SUPPLIED MATERIAL:
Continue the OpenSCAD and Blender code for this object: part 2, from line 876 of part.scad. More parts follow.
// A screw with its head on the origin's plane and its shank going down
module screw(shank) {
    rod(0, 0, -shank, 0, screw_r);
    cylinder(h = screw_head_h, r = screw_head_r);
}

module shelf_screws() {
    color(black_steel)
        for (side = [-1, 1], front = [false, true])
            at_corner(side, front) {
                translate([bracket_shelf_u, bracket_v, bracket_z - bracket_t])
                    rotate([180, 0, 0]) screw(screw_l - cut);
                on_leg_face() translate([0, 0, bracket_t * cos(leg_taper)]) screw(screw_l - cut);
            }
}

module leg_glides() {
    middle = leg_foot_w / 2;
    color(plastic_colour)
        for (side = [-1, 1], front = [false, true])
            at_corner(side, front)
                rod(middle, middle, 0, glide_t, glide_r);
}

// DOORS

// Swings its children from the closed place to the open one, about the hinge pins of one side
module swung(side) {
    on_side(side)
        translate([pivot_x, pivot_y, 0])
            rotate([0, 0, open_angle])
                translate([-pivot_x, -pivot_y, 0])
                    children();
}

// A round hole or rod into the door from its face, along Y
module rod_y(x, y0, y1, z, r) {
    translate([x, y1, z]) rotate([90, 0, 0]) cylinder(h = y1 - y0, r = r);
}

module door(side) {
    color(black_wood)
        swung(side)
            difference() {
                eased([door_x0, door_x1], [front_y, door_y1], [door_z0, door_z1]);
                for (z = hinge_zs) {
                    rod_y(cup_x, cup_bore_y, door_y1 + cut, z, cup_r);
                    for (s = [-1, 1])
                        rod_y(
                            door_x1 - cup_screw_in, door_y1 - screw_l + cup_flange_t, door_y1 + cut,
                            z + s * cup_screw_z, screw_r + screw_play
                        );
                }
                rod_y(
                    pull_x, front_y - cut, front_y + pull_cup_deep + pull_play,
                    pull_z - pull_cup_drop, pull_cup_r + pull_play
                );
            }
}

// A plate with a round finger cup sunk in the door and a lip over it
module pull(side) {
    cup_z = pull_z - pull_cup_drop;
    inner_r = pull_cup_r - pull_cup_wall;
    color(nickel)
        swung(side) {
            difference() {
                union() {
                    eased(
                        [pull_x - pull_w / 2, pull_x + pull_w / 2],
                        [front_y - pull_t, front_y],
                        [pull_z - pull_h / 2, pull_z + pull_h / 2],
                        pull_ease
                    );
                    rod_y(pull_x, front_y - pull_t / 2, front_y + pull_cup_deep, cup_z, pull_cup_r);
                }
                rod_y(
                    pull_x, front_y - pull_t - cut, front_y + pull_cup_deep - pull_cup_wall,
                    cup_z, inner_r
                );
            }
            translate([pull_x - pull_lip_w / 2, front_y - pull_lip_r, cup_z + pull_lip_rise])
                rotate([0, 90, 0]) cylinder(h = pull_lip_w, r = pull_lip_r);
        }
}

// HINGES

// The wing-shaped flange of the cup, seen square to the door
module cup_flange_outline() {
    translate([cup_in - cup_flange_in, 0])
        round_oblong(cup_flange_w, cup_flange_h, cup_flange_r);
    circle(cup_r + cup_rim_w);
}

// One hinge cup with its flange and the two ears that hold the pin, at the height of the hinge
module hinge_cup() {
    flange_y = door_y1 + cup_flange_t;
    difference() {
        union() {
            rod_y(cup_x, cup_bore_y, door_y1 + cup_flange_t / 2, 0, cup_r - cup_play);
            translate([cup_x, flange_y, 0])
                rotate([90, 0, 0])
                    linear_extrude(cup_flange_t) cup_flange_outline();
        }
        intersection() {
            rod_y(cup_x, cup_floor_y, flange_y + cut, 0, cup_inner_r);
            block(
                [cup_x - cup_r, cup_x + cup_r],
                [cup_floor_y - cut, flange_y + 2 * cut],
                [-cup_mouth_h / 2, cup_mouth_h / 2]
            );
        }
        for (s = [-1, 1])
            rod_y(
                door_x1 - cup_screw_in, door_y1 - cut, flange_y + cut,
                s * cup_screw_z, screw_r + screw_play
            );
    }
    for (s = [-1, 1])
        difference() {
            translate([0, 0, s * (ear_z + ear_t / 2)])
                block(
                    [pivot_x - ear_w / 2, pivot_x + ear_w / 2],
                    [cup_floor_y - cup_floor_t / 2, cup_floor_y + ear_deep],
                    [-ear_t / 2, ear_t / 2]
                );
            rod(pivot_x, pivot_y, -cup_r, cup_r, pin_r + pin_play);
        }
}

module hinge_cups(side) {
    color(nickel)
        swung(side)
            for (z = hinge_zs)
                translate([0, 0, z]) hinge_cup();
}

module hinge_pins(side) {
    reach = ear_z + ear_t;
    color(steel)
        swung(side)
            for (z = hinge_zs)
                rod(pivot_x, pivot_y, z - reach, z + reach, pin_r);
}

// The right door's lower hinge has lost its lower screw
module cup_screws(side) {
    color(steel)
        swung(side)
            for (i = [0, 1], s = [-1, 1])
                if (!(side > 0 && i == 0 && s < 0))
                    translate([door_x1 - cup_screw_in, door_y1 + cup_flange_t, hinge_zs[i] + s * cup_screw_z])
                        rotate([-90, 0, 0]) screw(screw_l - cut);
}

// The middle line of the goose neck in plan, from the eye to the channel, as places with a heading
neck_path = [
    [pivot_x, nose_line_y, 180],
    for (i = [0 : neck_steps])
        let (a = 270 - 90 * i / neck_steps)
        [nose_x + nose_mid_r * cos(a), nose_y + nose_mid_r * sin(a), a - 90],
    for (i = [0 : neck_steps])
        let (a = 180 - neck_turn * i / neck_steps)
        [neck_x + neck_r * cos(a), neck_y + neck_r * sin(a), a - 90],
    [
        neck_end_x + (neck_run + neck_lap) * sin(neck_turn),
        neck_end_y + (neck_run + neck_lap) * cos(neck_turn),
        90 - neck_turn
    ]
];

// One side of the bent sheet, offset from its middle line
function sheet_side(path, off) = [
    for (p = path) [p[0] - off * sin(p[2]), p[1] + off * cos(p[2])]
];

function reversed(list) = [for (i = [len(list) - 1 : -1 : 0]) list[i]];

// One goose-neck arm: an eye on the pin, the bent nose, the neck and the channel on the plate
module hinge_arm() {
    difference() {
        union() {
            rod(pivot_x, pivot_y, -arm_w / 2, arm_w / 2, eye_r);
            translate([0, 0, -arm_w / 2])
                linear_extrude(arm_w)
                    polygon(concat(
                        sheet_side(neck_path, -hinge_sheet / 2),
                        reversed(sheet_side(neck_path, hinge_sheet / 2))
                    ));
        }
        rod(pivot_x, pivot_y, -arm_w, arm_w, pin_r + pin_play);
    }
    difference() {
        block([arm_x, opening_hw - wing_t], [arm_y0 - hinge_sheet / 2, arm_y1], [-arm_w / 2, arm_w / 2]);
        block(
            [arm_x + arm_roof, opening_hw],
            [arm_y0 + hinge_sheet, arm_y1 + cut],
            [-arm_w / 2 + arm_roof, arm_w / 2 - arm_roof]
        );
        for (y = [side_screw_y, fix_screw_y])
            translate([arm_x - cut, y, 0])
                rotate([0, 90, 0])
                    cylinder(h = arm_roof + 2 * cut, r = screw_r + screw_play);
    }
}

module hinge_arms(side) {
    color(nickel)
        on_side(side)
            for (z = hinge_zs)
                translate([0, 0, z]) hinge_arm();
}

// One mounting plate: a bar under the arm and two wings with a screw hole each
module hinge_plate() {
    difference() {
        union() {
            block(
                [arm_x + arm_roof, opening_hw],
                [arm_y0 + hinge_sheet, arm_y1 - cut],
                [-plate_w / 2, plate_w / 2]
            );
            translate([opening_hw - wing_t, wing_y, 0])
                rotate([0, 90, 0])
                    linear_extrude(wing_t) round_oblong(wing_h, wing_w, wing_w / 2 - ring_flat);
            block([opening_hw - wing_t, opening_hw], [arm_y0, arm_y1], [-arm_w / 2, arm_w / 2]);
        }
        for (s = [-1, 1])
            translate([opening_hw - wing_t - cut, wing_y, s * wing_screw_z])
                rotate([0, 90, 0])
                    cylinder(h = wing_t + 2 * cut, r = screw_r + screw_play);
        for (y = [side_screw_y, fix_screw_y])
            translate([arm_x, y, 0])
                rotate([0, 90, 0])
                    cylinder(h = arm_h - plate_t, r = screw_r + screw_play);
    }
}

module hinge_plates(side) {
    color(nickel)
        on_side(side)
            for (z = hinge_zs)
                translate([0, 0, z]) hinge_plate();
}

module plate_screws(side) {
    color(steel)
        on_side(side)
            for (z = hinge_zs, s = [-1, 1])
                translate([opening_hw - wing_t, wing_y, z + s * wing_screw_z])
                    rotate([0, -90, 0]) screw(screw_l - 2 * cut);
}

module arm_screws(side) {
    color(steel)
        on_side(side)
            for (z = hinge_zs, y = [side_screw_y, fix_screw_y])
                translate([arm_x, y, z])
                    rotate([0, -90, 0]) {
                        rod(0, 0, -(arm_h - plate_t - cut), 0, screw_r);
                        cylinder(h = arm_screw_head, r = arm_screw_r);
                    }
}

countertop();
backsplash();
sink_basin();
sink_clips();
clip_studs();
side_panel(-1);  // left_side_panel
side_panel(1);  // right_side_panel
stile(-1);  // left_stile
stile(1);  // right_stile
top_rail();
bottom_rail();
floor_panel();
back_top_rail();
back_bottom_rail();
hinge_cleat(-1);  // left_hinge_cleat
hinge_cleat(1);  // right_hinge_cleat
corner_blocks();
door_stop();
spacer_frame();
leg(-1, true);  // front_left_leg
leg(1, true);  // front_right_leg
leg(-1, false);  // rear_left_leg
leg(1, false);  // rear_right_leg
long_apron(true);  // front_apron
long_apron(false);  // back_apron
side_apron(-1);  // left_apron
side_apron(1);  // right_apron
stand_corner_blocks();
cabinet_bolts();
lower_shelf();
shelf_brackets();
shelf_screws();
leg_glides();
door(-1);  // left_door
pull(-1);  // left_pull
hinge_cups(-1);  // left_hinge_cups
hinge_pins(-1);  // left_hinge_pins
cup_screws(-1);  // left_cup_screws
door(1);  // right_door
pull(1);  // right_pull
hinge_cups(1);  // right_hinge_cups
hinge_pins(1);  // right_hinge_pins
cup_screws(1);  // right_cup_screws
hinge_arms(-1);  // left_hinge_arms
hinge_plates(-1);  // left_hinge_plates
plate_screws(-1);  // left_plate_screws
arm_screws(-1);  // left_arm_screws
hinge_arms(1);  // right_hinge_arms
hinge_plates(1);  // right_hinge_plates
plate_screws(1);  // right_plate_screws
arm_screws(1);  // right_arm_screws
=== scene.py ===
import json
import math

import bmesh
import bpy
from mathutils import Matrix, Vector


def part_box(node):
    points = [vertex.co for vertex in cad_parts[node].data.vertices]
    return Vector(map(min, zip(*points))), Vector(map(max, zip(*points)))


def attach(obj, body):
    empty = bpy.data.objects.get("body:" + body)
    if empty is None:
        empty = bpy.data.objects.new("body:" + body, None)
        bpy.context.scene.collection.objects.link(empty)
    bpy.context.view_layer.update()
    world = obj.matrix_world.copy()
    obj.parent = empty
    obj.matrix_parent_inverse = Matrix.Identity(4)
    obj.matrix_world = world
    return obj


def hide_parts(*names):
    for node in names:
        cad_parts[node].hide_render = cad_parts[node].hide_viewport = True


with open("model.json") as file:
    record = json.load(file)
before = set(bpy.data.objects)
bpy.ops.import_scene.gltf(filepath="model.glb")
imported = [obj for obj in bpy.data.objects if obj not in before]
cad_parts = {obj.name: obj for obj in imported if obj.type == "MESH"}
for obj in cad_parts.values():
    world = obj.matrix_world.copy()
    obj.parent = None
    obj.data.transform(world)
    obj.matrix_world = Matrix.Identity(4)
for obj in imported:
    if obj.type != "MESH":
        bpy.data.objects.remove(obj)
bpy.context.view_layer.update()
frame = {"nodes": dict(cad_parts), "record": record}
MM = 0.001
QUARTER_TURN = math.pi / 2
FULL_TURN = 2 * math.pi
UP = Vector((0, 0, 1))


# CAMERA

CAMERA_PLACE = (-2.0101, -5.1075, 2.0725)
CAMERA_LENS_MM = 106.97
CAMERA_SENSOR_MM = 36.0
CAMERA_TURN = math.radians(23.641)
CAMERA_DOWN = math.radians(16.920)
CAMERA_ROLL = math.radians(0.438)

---

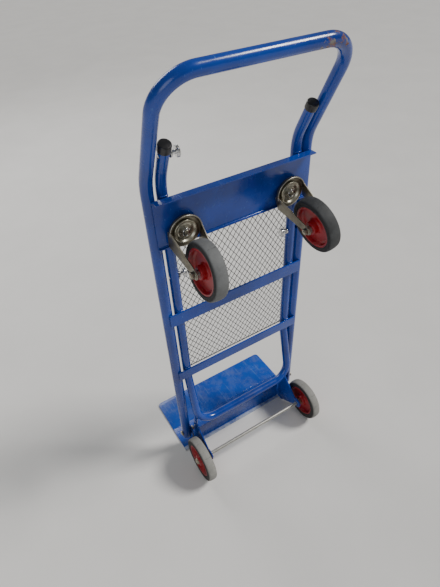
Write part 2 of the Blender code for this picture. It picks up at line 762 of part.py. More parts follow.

--

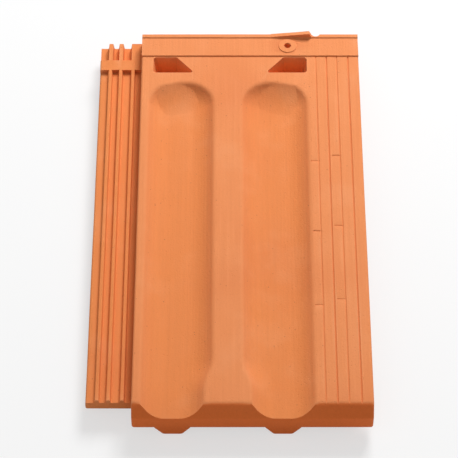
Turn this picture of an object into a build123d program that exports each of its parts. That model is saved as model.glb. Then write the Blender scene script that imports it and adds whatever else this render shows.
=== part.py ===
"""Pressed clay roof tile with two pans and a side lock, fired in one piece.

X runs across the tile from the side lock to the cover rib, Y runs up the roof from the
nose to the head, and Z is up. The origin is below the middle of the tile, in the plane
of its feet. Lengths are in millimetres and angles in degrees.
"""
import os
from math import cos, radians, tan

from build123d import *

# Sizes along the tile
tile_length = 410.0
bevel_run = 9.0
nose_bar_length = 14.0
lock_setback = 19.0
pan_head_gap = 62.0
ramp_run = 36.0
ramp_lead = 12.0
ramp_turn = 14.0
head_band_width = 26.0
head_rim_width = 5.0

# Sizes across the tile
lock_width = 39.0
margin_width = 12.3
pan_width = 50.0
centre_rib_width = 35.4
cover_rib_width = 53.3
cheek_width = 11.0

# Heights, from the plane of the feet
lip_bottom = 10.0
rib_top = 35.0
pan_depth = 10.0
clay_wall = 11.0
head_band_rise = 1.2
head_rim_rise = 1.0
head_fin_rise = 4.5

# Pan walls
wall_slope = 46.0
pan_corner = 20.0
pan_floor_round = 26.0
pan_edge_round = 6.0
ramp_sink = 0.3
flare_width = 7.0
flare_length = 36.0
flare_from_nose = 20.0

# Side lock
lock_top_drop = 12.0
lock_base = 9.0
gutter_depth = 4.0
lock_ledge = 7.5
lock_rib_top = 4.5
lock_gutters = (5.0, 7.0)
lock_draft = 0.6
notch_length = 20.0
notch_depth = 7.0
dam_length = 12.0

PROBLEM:
Starting at the line that contains "Turn this picture" and stopping at the line that contains "flare_from_nose = 20.0", transcribe the lines exactly; both boundary lines are to be included.

TASK ANSWER:
Turn this picture of an object into a build123d program that exports each of its parts. That model is saved as model.glb. Then write the Blender scene script that imports it and adds whatever else this render shows.
=== part.py ===
"""Pressed clay roof tile with two pans and a side lock, fired in one piece.

X runs across the tile from the side lock to the cover rib, Y runs up the roof from the
nose to the head, and Z is up. The origin is below the middle of the tile, in the plane
of its feet. Lengths are in millimetres and angles in degrees.
"""
import os
from math import cos, radians, tan

from build123d import *

# Sizes along the tile
tile_length = 410.0
bevel_run = 9.0
nose_bar_length = 14.0
lock_setback = 19.0
pan_head_gap = 62.0
ramp_run = 36.0
ramp_lead = 12.0
ramp_turn = 14.0
head_band_width = 26.0
head_rim_width = 5.0

# Sizes across the tile
lock_width = 39.0
margin_width = 12.3
pan_width = 50.0
centre_rib_width = 35.4
cover_rib_width = 53.3
cheek_width = 11.0

# Heights, from the plane of the feet
lip_bottom = 10.0
rib_top = 35.0
pan_depth = 10.0
clay_wall = 11.0
head_band_rise = 1.2
head_rim_rise = 1.0
head_fin_rise = 4.5

# Pan walls
wall_slope = 46.0
pan_corner = 20.0
pan_floor_round = 26.0
pan_edge_round = 6.0
ramp_sink = 0.3
flare_width = 7.0
flare_length = 36.0
flare_from_nose = 20.0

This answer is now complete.